Czy kopiowanie tytułów jest legalne? Czy istnieją plagiaty w świecie gier? Sprawdzamy czy League of Legends to kopia DOTy i nie tylko.

Czasami to może być przypadek. Czasami po prostu inspiracja jeszcze w innym wypadku chęć konkurencji na tym samym polu. Najczęściej jednak jest to zwyczajne skopiowanie pomysłu i dodanie do niego paru szlifów. Przedstawiamy wam ciekawe historie, które parę razy odbiły się echem w branży.

LEAGUE OF DOTA

            Pewnie nie jest dla większości tajemnicą, że bijący rekordy popularności League of Legends jest w swojej pierwotnej postaci klonem DotA. Początkowa DotA była modyfikacją do wydanej lata temu Warcraft III. Twórcy LoLa podpatrzyli w pierwowzorze nie tylko system bohaterów, ale także moby, nexusy czy alejki, w których ścierają się gracze.
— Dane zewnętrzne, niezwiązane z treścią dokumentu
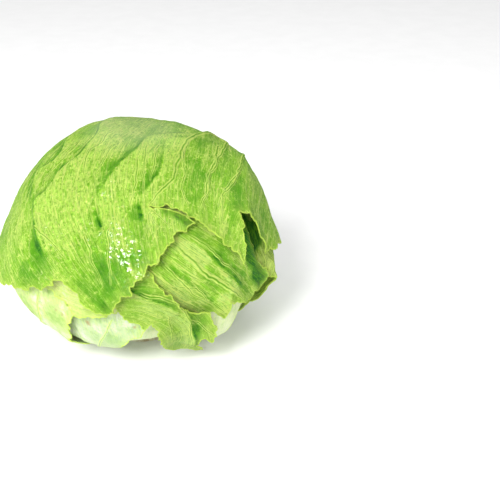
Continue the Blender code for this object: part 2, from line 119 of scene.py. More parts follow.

Podobieństwo systemów uderzające. Co jednak jeszcze ciekawe Blizzard czyli jak na pewno wiecie twórca Warcrafta. W swoich najnowszych tytułach zastrzega sobie prawo do wszelkich stworzonych modyfikacji. Wygląda na to, że nie mają oni zamiaru stracić kolejnej kury znoszącej złote jajka. (Jak narazie jednak najnowszy Warcaft Reforged jest tak kiepski, że nawet moderzy nie próbują z tytułem nic zrobić. Brawo Blizzard).

Paladins

            Wygląda na to, że Blizzard ma pecha, gdyż kolejna gra także ma związek z nimi samymi. Paladins to gra studia Hi-Rez, która jest łudząco podobna do Overwatcha. Co prawda Blizzard tematu nie poruszył ani razu, natomiast prasa i gracze nie dawali produkcji spokoju. Co by nie mówić Paladins cieszy się około 11 milionową rzeszą graczy, więc Blizzard na pewno odczuł poziom konkurencji.

Devastation

            Devastation wydaje się grą mało znaną i już zapomnianą, natomiast garstka ludzi, wciąż ten tytuł kojarzy (Tutaj bardzo dziękuję jednemu z fanów tytułu, dzięki Panu Dominikowi do testów i screenów miałem okazję potrzymać w rękach premierowe pudełko jeszcze w języku angielskim. Warto wspomnieć, że tytuł pochodzi z 2003 roku!). Gra miała co prawda swój pomysł fabularny i to całkiem ciekawy, ale na tyle średnio konkurowała z ówczesnym Quake III czy Unreal, że nie zapisała się długo w pamięciach graczy.

Limbo of the Lost

            Na koniec istna perełka, poziom kopiowania a właściwie kradzieży z rozbojem i włamaniem w tymże tytule przekracza wszelkie Europejskie normy. Dość powiedzieć, że producenci przez 10 lat produkcji, nie byli w stanie zaprojektować w pełni nawet menu głównego a co dopiero coś bardziej skomplikowanego. Myślę, że najlepiej gdy ocenicie to sami, zapraszam: https://lotl.fandom.com/wiki/Backgrounds

Podsumowanie

            Inspiracje to nic złego i nic nowego, czasem jednak wykraczają daleko po za zwykłe podpatrywanie. W świecie gier jest to w miarę nowe zjawisko i nie do końca twórcy wiedzą jak sobie z nim poradzić. Pod pewnym kontem naśladownictwo oznacza, że oryginalny tytuł jest po prostu wzorem.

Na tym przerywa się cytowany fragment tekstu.